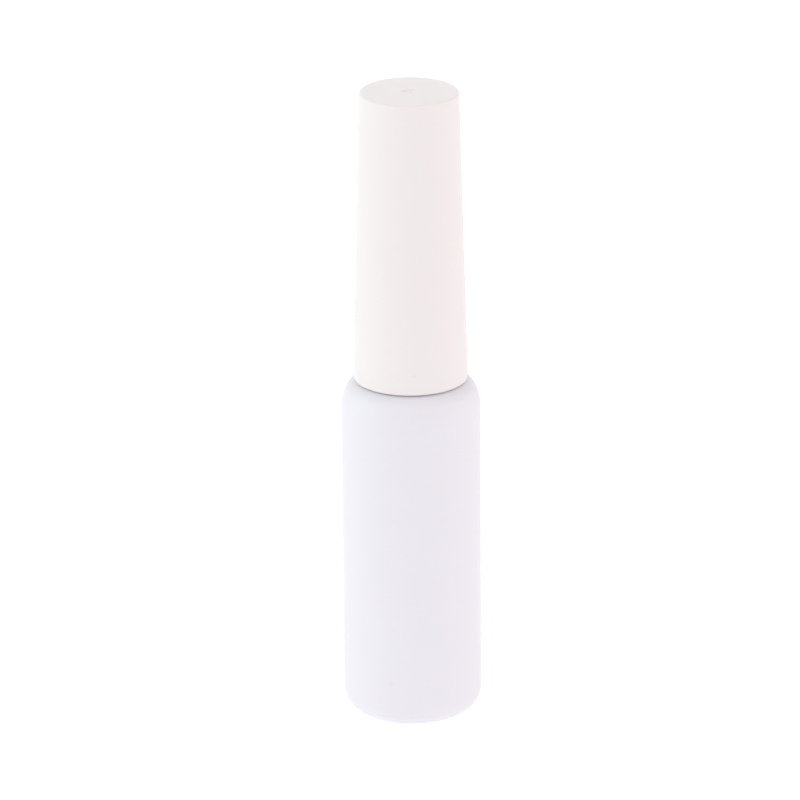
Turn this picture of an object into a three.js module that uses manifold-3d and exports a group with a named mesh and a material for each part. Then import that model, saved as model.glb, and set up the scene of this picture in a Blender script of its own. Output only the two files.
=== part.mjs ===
// Brush-in-cap glue bottle: a blow-moulded bottle with a threaded neck, and a tall cap that holds the brush.
// Units are millimetres, +Z is up, and the origin is the centre of the foot ring's face.
import * as THREE from "three";
import { mergeVertices } from "three/addons/utils/BufferGeometryUtils.js";
import Module from "manifold-3d";

const wasm = await Module();
wasm.setup();

// ---- driving dimensions -----------------------------------------------------------------------------------

const SIDES = 40; // facets round each large turned surface
const SMALL_SIDES = 24; // facets round the stem, the tuft and the wiper
const ARC_STEPS = 3; // half the number of chords in each rounded corner
const FIT_GAP = 0.05; // clearance between two pieces that are pressed together
const EMBED = 0.15; // how far a rib or a thread is sunk into the wall that carries it
const MERGE_DISTANCE = 1e-4; // points nearer than this are one point

const BODY_RADIUS = 10;
const BODY_WALL = 0.95;
const BASE_ROUND = 2.9; // radius of the corner between wall and base
const FOOT_INNER_RADIUS = 5.8; // the flat foot ring runs from here to the base corner
const PUSH_UP = 0.8; // height of the hollow under the base
const PUSH_UP_FLAT = 0.7; // share of the hollow's radius at which its curve bends down most
const FLOOR_THICKNESS = 1.1;
const SHOULDER_START_Z = 46.8;
const SHOULDER_INSET = 2.7; // how far the rounded shoulder runs inwards
const SHOULDER_RISE = 4.2; // how far it runs upwards

const NECK_RADIUS = 5.75;
const NECK_BORE_RADIUS = 4.1;
const NECK_TOP_Z = 62;
const NECK_RIM_ROUND = 0.3;
const BEAD_RADIUS = 6.2; // the bead under the thread
const BEAD_Z = 52.9;
const BEAD_HALF_HEIGHT = 0.5;

const THREAD_PITCH = 2.12; // 12 threads to the inch
const THREAD_START_Z = 54.6;
const NECK_THREAD = { root: NECK_RADIUS, crest: 6.4, base: 1.3, tip: 0.6, from: 0, turns: 1.5 };
const CAP_THREAD = { root: 6.5, crest: 5.9, base: 0.9, tip: 0.4, from: 0.55, turns: 1.35 };
const THREAD_STEPS_PER_TURN = 36;
const THREAD_FADE_TURNS = 0.08; // each end of a thread rises to full height over this
const THREAD_END_HEIGHT = 0.1; // share of the full height at the very end

const CAP_MOUTH_Z = 51.15;
const CAP_TOP_Z = 94;
const CAP_MOUTH_RADIUS = 8.2;
const CAP_TOP_RADIUS = 7.1;
const CAP_EDGE_ROUND = 0.35;
const CAP_ROOF = 1.3;
const CAP_BORE_RADIUS = 7.25; // the straight bore that holds the inner cap
const CAP_LEDGE_Z = 65.9; // the inner cap stops under this ledge
const CAP_HOLLOW_RADIUS = 6.45; // the tapered hollow above the ledge, at its foot
const CAP_HOLLOW_TOP_RADIUS = 5.8;

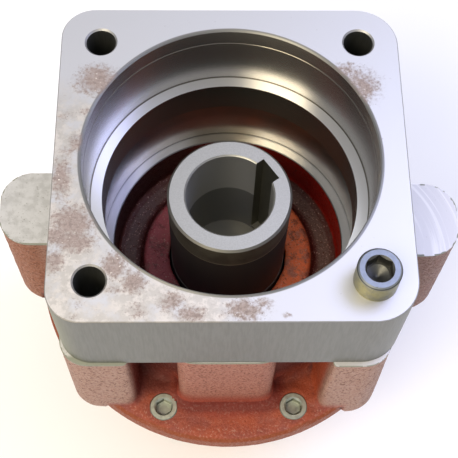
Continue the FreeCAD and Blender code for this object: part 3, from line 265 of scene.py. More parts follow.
def makeBlockSteel():
    look = blockLook
    material, tree, base, place = startMaterial("milledSteelBlock", Metallic=1.0)
    at = measure(tree, place)
    up = faceUp(tree, at)
    onTop = allOf(tree, up, window(tree, at.z, *look["topFace"]))
    inside = window(tree, at.radius, *look["bore"])
    ledge = allOf(tree, inside, up, window(tree, at.z, *look["ledgeLevel"]))
    deep = allOf(tree, inside, window(tree, at.z, *look["deepLevel"]))
    rim = allOf(tree, inside, window(tree, at.z, *look["rimEdge"]))
    ledgeCorner = allOf(tree, window(tree, at.z, *look["cornerLevel"]),
                        window(tree, at.radius, *look["cornerRadius"]))
    shadeLine = allOf(tree, inside, anyOf(tree, band(tree, at.z, *look["groove"]), ledgeCorner))
    # Milled faces: faint cloud on the top, soft upright streaks on the sides
    cloud = grain(tree, place, look["cloud"], detail=4.0, roughness=0.6)
    streak = grain(tree, place, look["streak"], detail=2.0, stretch=(1.0, 1.0, look["streakStretch"]))
    strips = anyOf(tree, area(tree, at, *look["leftStrip"]), area(tree, at, *look["frontStrip"]))
    handled = allOf(tree, strips, window(tree, cloud, 0.3, 0.55))
    fine = grain(tree, place, look["fine"], detail=4.0, roughness=0.7)
    mottle = grain(tree, place, look["mottle"], detail=5.0, roughness=0.7)
    creamy = allOf(tree, handled, window(tree, mottle, 0.45, 0.6))
    top = paint(tree, look["top"], (handled, look["topWarm"]), (creamy, look["cream"]))
    # Painted shade: the sides darken to a thin dark line along their top edge
    side = paint(tree, look["side"], (window(tree, streak, 0.3, 0.7), look["sideDark"]),
                 (area(tree, at, *look["greenCorner"]), look["sideGreen"]),
                 (window(tree, at.z, *look["edgeShadeLevel"]), look["edge"]))
    # Painted shade: the chamfer round the mouth of the bore is painted darker
    colour = paint(tree, side, (onTop, top), (inside, look["wall"]), (deep, look["deepWall"]),
                   (ledge, look["ledge"]), (shadeLine, look["lineShade"]), (rim, look["rim"]))
    # Rust: soft ellipses broken up by noise, with bare spots inside and specks round them
    coarse = grain(tree, place, look["crust"], detail=5.0, roughness=0.68, warp=0.5)
    density = stainDensity(tree, at.level)
    crust = combine(tree, combine(tree, coarse, fine, "ADD"), 1.0, "SUBTRACT")
    reached = combine(tree, density, combine(tree, crust, look["crustWeight"]), "ADD")
    patch = allOf(tree, window(tree, reached, 0.36, 0.95, out=(0.0, 0.95)), onTop)
    halo = allOf(tree, window(tree, reached, 0.1, 0.6, out=(0.0, 0.6)), density, onTop)
    spots = window(tree, grain(tree, place, look["spot"], detail=2.0), 0.66, 0.72)
    peppered = allOf(tree, handled, onTop, window(tree, fine, 0.6, 0.7, out=(0.0, 0.55)))
    dots = window(tree, grain(tree, place, look["dot"], detail=2.0), 0.66, 0.74)
    specks = allOf(tree, dots, window(tree, density, 0.02, 0.4), onTop)
    rust = paint(tree, look["rust"], (window(tree, fine, 0.45, 0.62), look["rustDark"]),
                 (spots, look["cream"]))
    colour = paint(tree, colour, (peppered, look["rust"]), (halo, look["rust"]), (patch, rust),
                   (specks, look["speck"]))
    # A stain no longer mirrors like metal
    bare = invert(tree, combine(tree, patch, look["rustDull"]))
    rough = settle(tree, look["sideRough"], (inside, look["wallRough"]), (ledge, look["ledgeRough"]),
                   (rim, look["rimRough"]), (onTop, look["topRough"]), (patch, look["rustRough"]))
    setShader(tree, base, Base_Color=colour, Metallic=bare, Roughness=rough)
    turnAnisotropy(tree, base, combine(tree, inside, look["wallAnisotropy"]))
    # Shallow relief: tool marks, then the crust of the stains
    turned = allOf(tree, turnedLines(tree, at, look["lines"]), inside)
    milled = allOf(tree, streak, invert(tree, inside), 0.2)
    under = bumpBy(tree, base, combine(tree, turned, milled, "ADD"), 0.02, 0.4)
    bumpBy(tree, base, allOf(tree, patch, fine), 0.06, 0.6, under)
    return material


# Red oxide primer sprayed over a sand casting: rough matt orange red on level faces, a painted pale
# pink sheen with dark sand specks on upright ones, and painted shade in deep red where the surface is
# hollow.
primerLook = {
    "red": "#84433A", "orange": "#9C4A32", "milled": "#8E9086", "rim": "#86401F", "sheen": "#9D7B6D",
    "padSheen": "#9C6656", "leftSheen": "#905B41", "rightSheen": "#86675F", "valleyShade": "#561B12",
    "deep": "#4A120B", "speck": "#5A3026", "pale": "#C09A8A", "rightInwardLit": "#A64A2A",
    "leftInwardShade": "#6A241A", "padFoot": "#8E3B2B", "padCorner": "#5E1C14",
    "sand": 1.1, "lump": 5.0, "cloud": 20.0,
    "outer": (70.0, 74.0), "ears": (94.0, 96.0), "overFlange": (-111.0, -104.0),
    "inward": (-12.0, -32.0), "inwardDepth": (88.0, 79.0), "inwardSide": (10.0, -10.0),
    "padWidth": (29.0, 24.0), "padRadius": (84.0, 80.0), "padFootLevel": (-96.0, -107.0),
    "padCornerShadowLevel": (-110.0, -107.4, 0.7), "padSheenRadius": (84.0, 78.0),
    "leftSheenPlace": (-80.0, -90.0), "rightSheenPlace": (76.0, 86.0),
    "valleyRadius": (77.0, 69.0), "valleyLevel": (-109.0, -98.0), "belowJoint": (-53.0, -58.0),
    "wornRing": (88.0, 91.0, 2.0), "rimRadius": (91.6, 92.6), "rimLevel": (-108.0, -110.0),
    "milledLevel": (-50.9, -50.4),
}


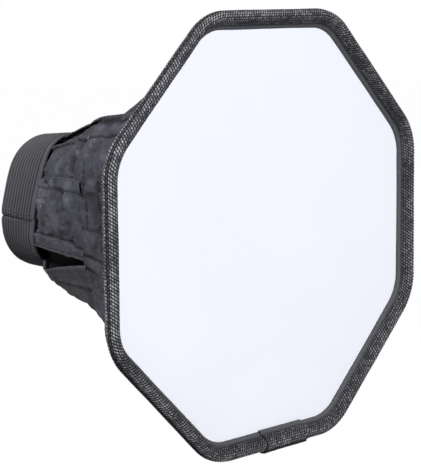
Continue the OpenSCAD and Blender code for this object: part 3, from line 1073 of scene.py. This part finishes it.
def skirt_grid(d=0.0, rows=64, cols=760, folds=1.0):
    """The skirt's outer face as a grid with its gathers, what is sewn on it and its rear lip,
    which stands a little open above the loose bottom flap."""
    share = np.linspace(0, 1, rows)[:, None] + np.zeros(cols)
    angle = (np.arange(cols) * 360 / cols)[None, :] + np.zeros((rows, 1))
    base = skirt_point(angle, share, d)
    own = angle + sizes().turn
    x, y = angle * 1.35, share * sizes().skirt
    ends = smooth(0, 5, y) * smooth(28, 24, y)
    height = (crumple(x, y, 24, 71) * 0.85 + crumple(x, y * 0.35, 9, 72, 6) * 0.5) * ends
    lip = 0.5 * smooth(23.2, 24.0, y) - 0.3 * hump(y, 25.2, 0.35)
    # Painted shade in the groove along the rear seam and a painted highlight along the rear edge.
    tone = -0.7 * hump(y, 25.2, 0.35) + 0.4 * hump(y, 27.6, 0.5)
    narrow = smooth(23, 20, np.abs((own + 90) % 180 - 90))
    marks, mark_light_and_shade = skirt_marks(own, share)
    loose = smooth(201, 208, own) * smooth(340, 325, own) * smooth(0.5, 1, share) * 1.3
    height = height * folds + lip * (1 - narrow) + (marks + loose) * folds
    grid = base + outward(base, True) * height[..., None]
    # The height is painted in too: raised cloth lighter and sunken cloth darker, as painted light
    # and shade.
    tone = tone * (1 - narrow) + mark_light_and_shade + height * 0.15
    return grid, np.stack([x, y], -1), np.clip(tone, -1, 1)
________
Exercise instructions — Give the number of lines in the entries above that include the string "part". No other output is expected.

Result of the task — 4